4. Supply/demand - maybe oil prices will not increase oil production. It may however focus more people on a future without oil and encourage more investment in alternative technologies and legislation. Equally it will cause economic growth to slow particularly in countries with low tax on fuel. These are more exposed by percentage increase.
5. Population
Lets think - The US still uses around 25% of world oil production. It accounts for 4% (must be less by now) of the world population. Europe lesser percentages but the same. Population is a no argument. It seems to be used as some way of justifying developed countries overconsumption, (eg. new TVs every two years, new mobile every contract every year, buy to let, two cars, weekends away two/four fashion seasons a year).

  • 39.
  • At 07:05 PM on 27 Dec 2007,
  • petersmithsheard wrote:

Just out of interest - What type and scale of event would have been required to have proved Davis wrong?

  • 40.
  • At 08:57 PM on 28 Dec 2007,
  • Aaron wrote:

Hmmm... most of these posts are anti-oil and gas. I bet you guys like to drive your cars and listen to your CDs though? Do any of you know the costs involved with exploring for, drilling for, leasing land for, producing, refining and transporting something like crude oil into gasoline to the pumps? Probably not... it isn´t magic and right under each petro station... it is a very involved process. Why not complain about the price of cola? Everyone seems fine with paying $2 per litre of coke... but whines and complains when they have to pay $1 per litre to fill their gas guzzling SUV. People need to educate themselves before complaining so much.

  • 41.
  • At 07:15 PM on 02 Jan 2008,
  • Adam wrote:

Oil is still cheap!

OK, it's expensive comared to previosu years but look at the alternatives. Electirc cars? Hydrogen cars? Alternative heating fuels?
Oil is robust and dynamic, it's used for fuels, plastics, even road surfaces, pesticides and fertilisers (yummy).
Comapre the cost and ease of heating your home with oil versus a solid fuel. Or driving versus the costs (mostly time) of cycling or walking.
High oil prices will enforce a change in behaviour for sure. People may be forced to move closer to work but it will benefit teh environment and therefore all of us in teh long term. Short term pain for long term gain I guess.

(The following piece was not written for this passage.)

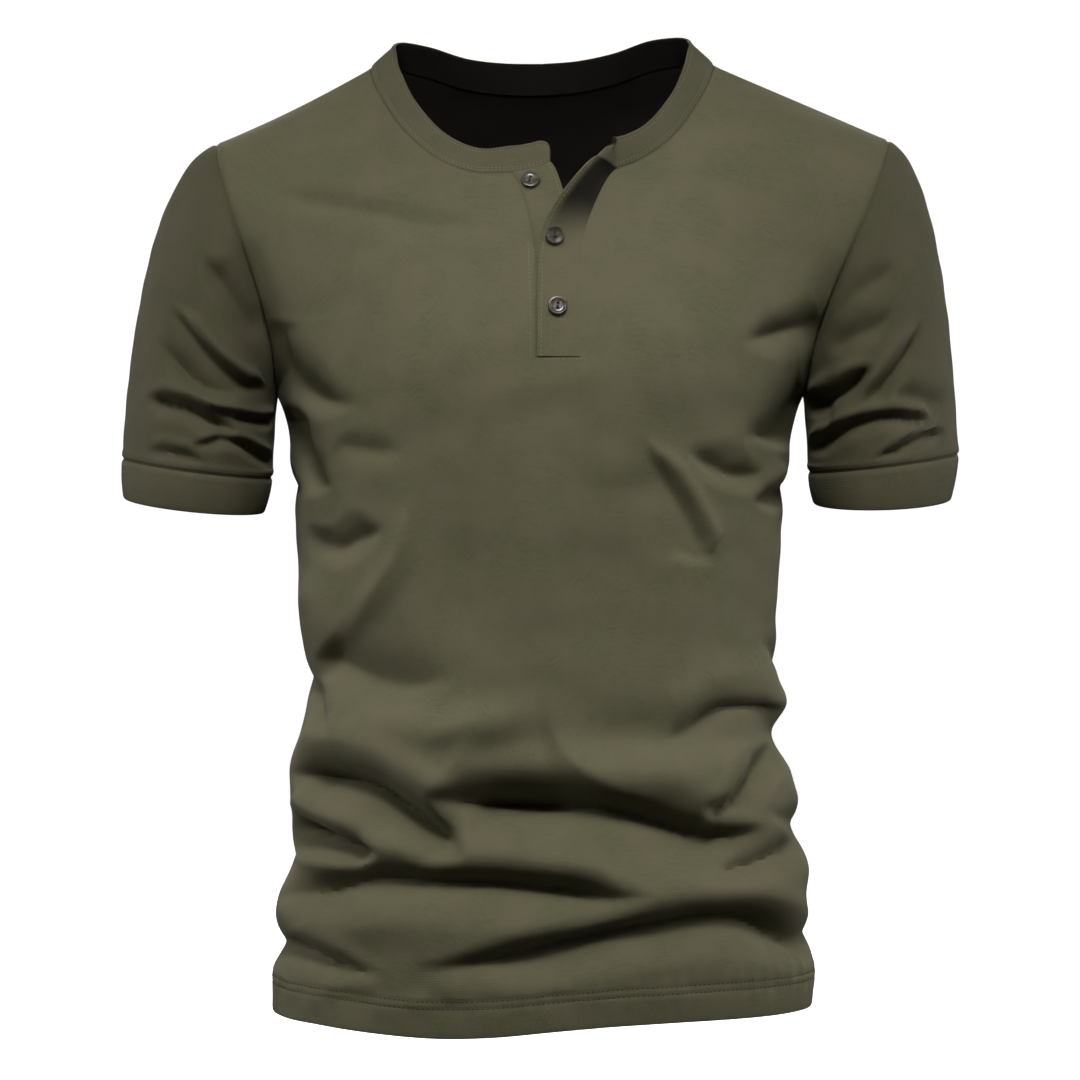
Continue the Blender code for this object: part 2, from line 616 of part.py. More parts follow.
def over_placket(front):
    """The buttonhole strip: sewn to the left edge of the slot, its open top lifted forwards."""
    edge = SIDE_STEPS + NECK_STEPS + SLOT_STEPS
    first = len(body_levels()) - 1 + SLOT_BOTTOM_ROW
    last = len(front) - 1
    normals = grid_normals(front)
    rows = []
    for row in range(first, last + 1):
        normal = normals[row, edge]
        part = (row - first) / (last - first)
        lifted = ramp((part - FLAP_LIFT_FROM) / (1.0 - FLAP_LIFT_FROM))
        aim = np.array([-1.0, 0.0, FLAP_RISE * lifted])
        flat = unit(aim - (aim @ normal) * normal)
        out = normal + np.array([0.0, -FLAP_TOWARDS_VIEW, 0.0])
        out = unit(out - (out @ flat) * flat)
        place = front[row, edge]
        strip = [place]
        for bend in FLAP_BENDS:
            angle = math.radians(FLAP_LIFT) * lifted * bend
            step = flat * math.cos(angle) + out * math.sin(angle)
            place = place + step * FLAP_WIDTH / len(FLAP_BENDS)
            strip.append(place)
        rows.append(strip)
    return np.array(rows)


def band_grid(front, back, under, over):
    """The neckband's surface above the neck seam, from the button strip's free edge right round."""
    edge = SIDE_STEPS + NECK_STEPS
    right = front[-1, SIDE_STEPS : edge + 1][::-1]
    behind = back[-1, SIDE_STEPS : SIDE_STEPS + BACK_NECK_STEPS + 1]
    left = front[-1, edge + SLOT_STEPS : -SIDE_STEPS][::-1]
    button_end = under[-1, 1:][::-1]
    flap_end = over[-1, 1:]
    seam = np.concatenate([button_end, right, behind[1:-1], left, flap_end])
    start = len(button_end)
    hinge = len(seam) - len(flap_end) - 1
    reach = along(seam)
    turns = np.unwrap(np.arctan2(seam[:, 1], seam[:, 0]))
    facing = -np.sin(turns)
    lean = np.where(
        facing > 0,
        BAND_LEAN_SIDE + (BAND_LEAN_FRONT - BAND_LEAN_SIDE) * facing,
        BAND_LEAN_SIDE + (BAND_LEAN_BACK - BAND_LEAN_SIDE) * -facing,
    )
    run = np.gradient(seam, axis=0)
    run[:, 2] = 0.0
    run = unit(run)
    inward = np.stack([-run[:, 1], run[:, 0], np.zeros(len(run))], axis=1)
    inward *= np.sign(-(inward * seam).sum(axis=1))[:, None]
    near_flap = ramp(1.0 - (reach[hinge] - reach) / BAND_RAISE_OVER)
    lean -= BAND_RAISE_UNDER * ramp(1.0 - reach / BAND_RAISE_OVER) + BAND_RAISE_FLAP * near_flap
    lean = np.radians(lean)[:, None]
    stand = inward * np.sin(lean) + np.array([0.0, 0.0, 1.0]) * np.cos(lean)
    stand[:, 0] += BAND_FLAP_TILT * near_flap
    stand = unit(stand)
    stand[:start] = stand[start]
    turned = ramp((reach[hinge:] - reach[hinge]) / FLAP_WIDTH)[:, None]
    stand[hinge:] = unit(stand[hinge] * (1.0 - turned) + np.array(BAND_FLAP_END) * turned)
    width = np.full(len(seam), BAND_WIDTH)
    width[[0, -1]] -= BAND_CORNER
    top = seam + stand * width[:, None]
    return np.array([seam, (seam + top) / 2.0, top])


def panel_faces(rows, columns, looped, missing=()):
    """The grid's cells as corners (row, column), outward, without those that are missing."""
    cells = []
    across = columns if looped else columns - 1
    for row in range(rows - 1):
        for col in range(across):
            if (row, col) in missing:
                continue
            beside = (col + 1) % columns
            cells.append(((row, col), (row, beside), (row + 1, beside), (row + 1, col)))
    return cells


class Panel:
    """A piece of cloth as a grid of outer points and the cells that it fills."""

    def __init__(
        self, name, grid, looped=False, missing=(), turned=False, trims=(), trim=SEAM_TRIM, wall=BODY_WALL,
        proud=0.0,
    ):
        self.name = name
        self.family = name.split("_")[0].replace("back", "front")
        self.grid = grid
        self.looped = looped
        self.turned = turned
        self.trims = trims
        self.trim = trim
        self.wall = wall
        self.proud = proud
        self.cells = panel_faces(grid.shape[0], grid.shape[1], looped, missing)
        if turned:
            self.cells = [cell[::-1] for cell in self.cells]

    def add_normals(self, sums):
        for cell in self.cells:
            corners = [self.grid[place] for place in cell]
            face = np.cross(corners[2] - corners[0], corners[3] - corners[1])
            for corner in corners:
                families = sums.setdefault(tuple(np.round(corner, 3)), {})
                families[self.family] = families.get(self.family, 0.0) + face

    def midway(self, place, sums):
        """The normal midway between the pieces that meet at a point, and this piece's own."""
        families = sums[tuple(np.round(self.grid[place], 3))]
        return unit(sum(unit(face) for face in families.values())), unit(families[self.family])

    def offset_at(self, place, sums):
        """Which way the wall's thickness runs, lengthened where the cloth turns at a seam."""
        between, own = self.midway(place, sums)
        return between / max(float(own @ between), 1.0 / MOST_MITRE)

    def edge_places(self, edge):
        """The points on an edge in order, each with the next one into the cloth."""
        rows, columns = self.grid.shape[:2]
        if edge in ("bottom", "top"):
            row, inner = (0, 1) if edge == "bottom" else (rows - 1, rows - 2)
            return [((row, col), (inner, col)) for col in range(columns)]
        col, inner = (0, 1) if edge == "start" else (columns - 1, columns - 2)
        return [((row, col), (row, inner)) for row in range(rows)]

    def trimmed(self, sums):
        """The grid with each sewn edge drawn back from its neighbour, square to the seam."""
        grid = self.grid.copy()
        for edge in self.trims:
            places = self.edge_places(edge)
            line = np.array([self.grid[place] for place, _ in places])
            run = np.roll(line, -1, axis=0) - np.roll(line, 1, axis=0)
            if not (self.looped and edge in ("bottom", "top")):
                run[0] = line[1] - line[0]
                run[-1] = line[-1] - line[-2]
            for (place, inner), tangent in zip(places, run):
                if tuple(np.round(self.grid[place], 3)) not in sums:
                    continue
                between, _ = self.midway(place, sums)
                square = unit(np.cross(tangent, between))
                into = self.grid[inner] - self.grid[place]
                grid[place] += square * self.trim * np.sign(square @ into)
        return grid

    def build(self, sums, material):
        """Makes the closed wall: outer face, inner face and the rims between them."""
        grid = self.trimmed(sums)
        numbers = {}
        outer = []
        inner = []
        for cell in self.cells:
            for place in cell:
                if place in numbers:
                    continue
                numbers[place] = len(outer)
                normal = self.offset_at(place, sums)
                outer.append(grid[place] + normal * self.proud)
                inner.append(grid[place] + normal * (self.proud - self.wall))
        count = len(outer)
        faces = [tuple(numbers[place] for place in cell) for cell in self.cells]
        edges = {(face[i], face[(i + 1) % 4]) for face in faces for i in range(4)}
        rims = sorted((a, b) for a, b in edges if (b, a) not in edges)
        solid = list(faces)
        solid += [tuple(number + count for number in face[::-1]) for face in faces]
        solid += [(b, a, a + count, b + count) for a, b in rims]
        return make_object(self.name, np.array(outer + inner), solid, material)


def make_object(name, points, faces, material):
    mesh = bpy.data.meshes.new(name)
    mesh.from_pydata((points * MM).tolist(), [], faces)
    mesh.materials.append(material)
    mesh.shade_smooth()
    mesh.set_sharp_from_angle(angle=math.radians(50))
    made = bpy.data.objects.new(name, mesh)
    bpy.context.scene.collection.objects.link(made)
    return made


def make_material(look):
    material = bpy.data.materials.new(look["name"])
    material.use_nodes = True
    shader = material.node_tree.nodes["Principled BSDF"]
    shader.inputs["Base Color"].default_value = (*look["colour"], 1.0)
    shader.inputs["Roughness"].default_value = look["roughness"]
    return material


def slot_cells():
    """The cells of the front that the placket's slot leaves out."""
    edge = SIDE_STEPS + NECK_STEPS
    first = len(body_levels()) - 1 + SLOT_BOTTOM_ROW
    last = len(body_levels()) - 1 + ARM_STEPS
    return {(row, col) for row in range(first, last) for col in range(edge, edge + SLOT_STEPS)}


def cuff_rings(side):
    seam = cuff_ring(side, "seam")
    edge = cuff_ring(side, "edge")
    middle = (seam + edge) / 2.0
    middle[:, :2] += unit(middle[:, :2] - middle[:, :2].mean(axis=0)) * CUFF_BULGE
    return np.array([seam, middle, edge])


def place_on(grid, across, level):
    """The point of a strip that lies at this place of the front elevation, and its normal."""
    rows = np.linspace(0, len(grid) - 1, 200)
    cols = np.linspace(0, grid.shape[1] - 1, 60)
    low = np.floor(rows).astype(int).clip(0, len(grid) - 2)
    left = np.floor(cols).astype(int).clip(0, grid.shape[1] - 2)
    up = (rows - low)[:, None, None]
    right = (cols - left)[None, :, None]
    lower = grid[low][:, left] * (1 - right) + grid[low][:, left + 1] * right
    upper = grid[low + 1][:, left] * (1 - right) + grid[low + 1][:, left + 1] * right
    fine = lower * (1 - up) + upper * up
    miss = np.linalg.norm(seen(fine) - np.array([across, level]), axis=-1)
    spot = np.unravel_index(miss.argmin(), miss.shape)
    normal = grid_normals(fine)[spot]
    return fine[spot], normal * -np.sign(normal[1])


def make_button(name, centre, normal, material):
    """A turned disc with a raised rim, its back on the cloth."""
    inner = BUTTON_RADIUS - BUTTON_RIM
    profile = [
        (BUTTON_RADIUS * 0.72, 0.0),
        (BUTTON_RADIUS * 0.95, BUTTON_THICKNESS * 0.27),
        (BUTTON_RADIUS, BUTTON_THICKNESS * 0.58),
        (BUTTON_RADIUS * 0.93, BUTTON_THICKNESS * 0.92),
        (inner, BUTTON_THICKNESS),
        (inner * 0.82, BUTTON_DISH),
    ]
    aside = unit(np.cross(normal, np.array([0.0, 0.0, 1.0])))
    upright = np.cross(aside, normal)
    points = [centre]
    for reach, height in profile:
        for side in range(BUTTON_SIDES):
            turn = 2.0 * math.pi * side / BUTTON_SIDES
            round_it = aside * math.cos(turn) + upright * math.sin(turn)
            points.append(centre + normal * height + round_it * reach)
    points.append(centre + normal * BUTTON_DISH)
    faces = []
    for side in range(BUTTON_SIDES):
        beside = (side + 1) % BUTTON_SIDES
        faces.append((0, 1 + side, 1 + beside))
        for ring in range(len(profile) - 1):
            low = 1 + ring * BUTTON_SIDES
            high = low + BUTTON_SIDES
            faces.append((low + side, high + side, high + beside, low + beside))
        faces.append((high + side, len(points) - 1, high + beside))
    return make_object(name, np.array(points), faces, material)


def build_shirt():
    jersey = make_material(JERSEY)
    pearl = make_material(PEARL)
    front = body_grid(True)
    back = body_grid(False)
    back[:, 0] = front[:, 0]
    back[:, -1] = front[:, -1]
    back[-1, : SIDE_STEPS + 1] = front[-1, : SIDE_STEPS + 1]
    back[-1, -SIDE_STEPS - 1 :] = front[-1, -SIDE_STEPS - 1 :]
    first = len(body_levels()) - 1
    # Above the armpit the side columns are the armhole, which front and back no longer share.
    back[first + 1 : -1, 0] = armhole_line(-1, False)[1:-1]
    back[first + 1 : -1, -1] = armhole_line(1, False)[1:-1]
    panels = [
        Panel("front", front, missing=slot_cells(), trims=("start", "end", "top")),
        Panel("back", back, turned=True, trims=("start", "end", "top")),
    ]
    for side, name in ((-1, "right"), (1, "left")):
        end = 0 if side < 0 else -1
        sleeve = fold_sleeve(side, sleeve_grid(side, front[first:, end], back[first:, end]))
        turned = side > 0
        panels.append(Panel("sleeve_" + name, sleeve, True, turned=turned, trims=("bottom", "top")))
        panels.append(
            Panel("cuff_" + name, cuff_rings(side), True, turned=turned, trims=("bottom",),
                  wall=DOUBLE_WALL, proud=BAND_PROUD)
        )
    under = under_placket(front)
    over = over_placket(front)
    band = band_grid(front, back, under, over)
    panels.append(Panel("neckband", band, turned=True, trims=("bottom",), wall=DOUBLE_WALL, proud=BAND_PROUD))
    strips = [
        Panel("placket_under", under, trims=("top",), trim=STRIP_TRIM, wall=PLACKET_WALL),
        Panel("placket_over", over[:, ::-1], trims=("start", "end", "top", "bottom"), wall=PLACKET_WALL),
    ]
    sums = {}
    for panel in panels + strips:
        panel.add_normals(sums)
    for panel in panels + strips:
        panel.build(sums, jersey)
    grids = {"placket_under": under, "placket_over": over}
    for button in BUTTONS:
        spot, normal = place_on(grids[button["on"]], button["across"], button["level"])
        make_button(button["name"], spot + normal * PLACKET_GAP, normal, pearl)


clear_scene()
build_shirt()
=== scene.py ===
import math

import bpy
import numpy as np
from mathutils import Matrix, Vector


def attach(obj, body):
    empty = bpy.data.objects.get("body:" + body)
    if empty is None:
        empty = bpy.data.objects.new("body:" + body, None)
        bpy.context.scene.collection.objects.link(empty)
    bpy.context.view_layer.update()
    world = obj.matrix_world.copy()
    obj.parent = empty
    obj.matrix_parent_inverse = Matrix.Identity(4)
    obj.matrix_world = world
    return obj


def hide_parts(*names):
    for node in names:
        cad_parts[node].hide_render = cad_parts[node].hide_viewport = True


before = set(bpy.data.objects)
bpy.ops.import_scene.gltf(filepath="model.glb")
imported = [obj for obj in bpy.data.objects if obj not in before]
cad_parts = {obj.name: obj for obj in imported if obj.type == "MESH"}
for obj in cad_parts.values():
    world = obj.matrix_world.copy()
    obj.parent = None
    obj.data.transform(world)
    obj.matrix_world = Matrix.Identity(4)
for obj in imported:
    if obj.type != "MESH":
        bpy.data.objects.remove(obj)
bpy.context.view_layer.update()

# The looks of the henley T-shirt: each piece of cloth as a fine folded shell on its solid's form, the
# stitching, the buttons, the fabric and the studio. Sizes are in millimetres in the frame of the part:
# +Z up, +X towards the wearer's left, -Y to the front. MM turns them into metres.
MM = 0.001
SIDES = {-1: "right", 1: "left"}  # the wearer's hand on each side

# Cloth
BODY_WALL = 1.2
DOUBLE_WALL = 2.0
BAND_PROUD = 0.3
PLACKET_WALL = 1.6
PLACKET_GAP = 0.3
MOST_MITRE = 1.5
SEAM_GROOVE = 1.0
SEAM_SPREAD = 2.4

# The front elevation, in which folds are laid out, is as seen from this far in front.
VIEW_DISTANCE = 2600.0
VIEW_LEVEL = -319.6
VIEW_SPAN = 734.4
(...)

Also, to rain all over the conspiracy fireworks if OPEC really did engineer the high oil price, which they didn;t and possible couldn't then think of the long term costs to them. People invest in more fuel efficient durable goods, insulate their houses etc, in order to reduce the fule burden. If they keep pushing then everything will be electric.
Powerstations can be fuelled by coal (dirty) or Uranium (Greenpeace would say Satans fuel). This would provide the base load for the gird at a very un volitile price. OIl has a little further to go before this occurs.

Peak oil? WEll its more of a tabletop. ONce other competing technologies and fules become economical the marginal demand for oil will slide.

There's still plenty of oil the problem is getting at it. Russia is drunk with hydrocarbon power, Africa is Africa and the other stuff is very deep (Brazils new find is the deepst offshore find) or tricky to extract (the Alberta oil sands). One thing though, it took over 100 years to consume the first trillion barrels of oil (estamiated at 1/3 total global reserve) the next trillion will be gone in 25 years. Better buy a Prius!